On Feb. 19, 20, 22, and 26, nine survivors of the American concentration camps during World War II will be giving testimony of their experience to the students of the ABC Unified School District.
The annual Day of Remembrance observance is a reminder of President Franklin Delano Roosevelt’s Executive Order 9066, signed on Feb. 19, 1942, which incarcerated almost 120,000 Americans of Japanese descent. These American concentration camps were located inland in places like Manzanar and Tule Lake in California, Poston and Gila River in Arizona, and Amache in Colorado.

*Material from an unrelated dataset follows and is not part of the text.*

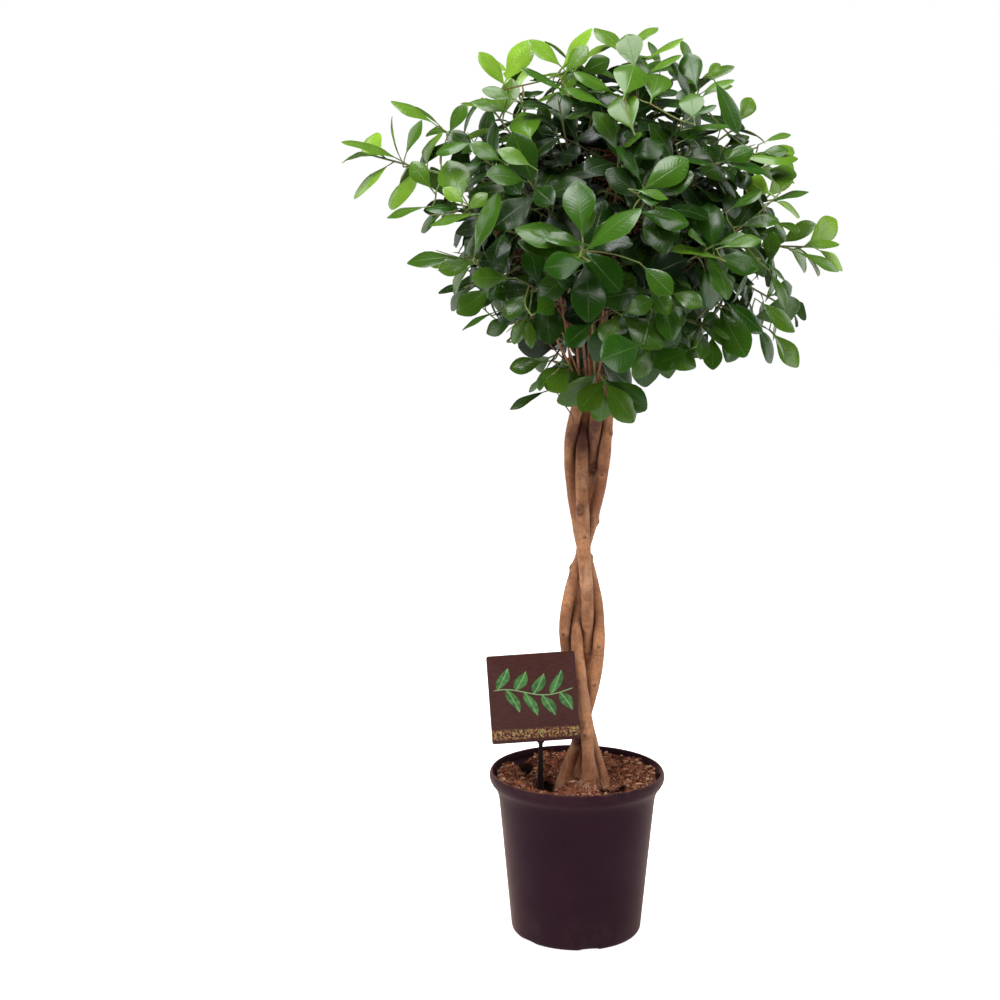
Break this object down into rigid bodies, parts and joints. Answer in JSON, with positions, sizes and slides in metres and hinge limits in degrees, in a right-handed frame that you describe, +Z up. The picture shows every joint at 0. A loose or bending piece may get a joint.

The Day of Remembrance event will be conducted all day at each of the various high schools and will include a short introductory video, art, and an in-person live interview by high school students with a camp survivor.
As part of the new curriculum, the students will be immersed in poetry, symbolic artifacts, and pictures of the incarceration. Items like the tag required to be worn on the individuals on evacuation day will evoke the inhumane aspect of the experience.
At the end, the students should understand what it means to be separated from family, what it means to be stripped of civil rights, and how conceptions of “rights” change during a crisis.
“It is an important civics lesson that needs repeating now in a time that we seem to be forgetting our basic civil rights,” said a Whitney High School teacher.
Although Day of Remembrance events occur in various Japanese American cultural centers, the ABC DOR will reach out to a broader age and cultural range of people who may be unaware of the camps.
Kanji Sahara, 84, a survivor of Santa Anita Assembly Center and the Jerome and Rohwer camps in Arkansas, noted, “Usually we do a great job speaking to people our age about the injustices of the camps. It’s unusual for us to dialog with younger persons, but that is where the future lies. We don’t want this to ever happen again. We Japanese Americans were innocent of any wrongdoing, yet we were jailed without a trial and separated from our children and families. It is hard to believe that we are doing it again to a new group of immigrants.”
According to Iku Kiriyama, terminology is important. “‘Camp’ to most young people sounds like a fun summer camp but for young adult and older Japanese Americans it was anything but fun.” Deprived of possessions, liberty and basic dignity, many felt the scars of the experience well after the war.
ABC Board President H. Ernie Nishii further noted, “The purpose of this event is not to get a bunch of highlights for the politicians or provide a living history lesson of World War II. This is a lesson in civics. Our future leaders need to have a deep and full understanding of our civil rights and how fragile those rights are without people to fight for them. Too often during a crisis we think that civil rights are a hindrance to our defense when they are the very raison d’etre. ”
ABC USD serves the cities of Artesia, Hawaiian Gardens, most of Cerritos, and portions of Lakewood, Long Beach, and Norwalk.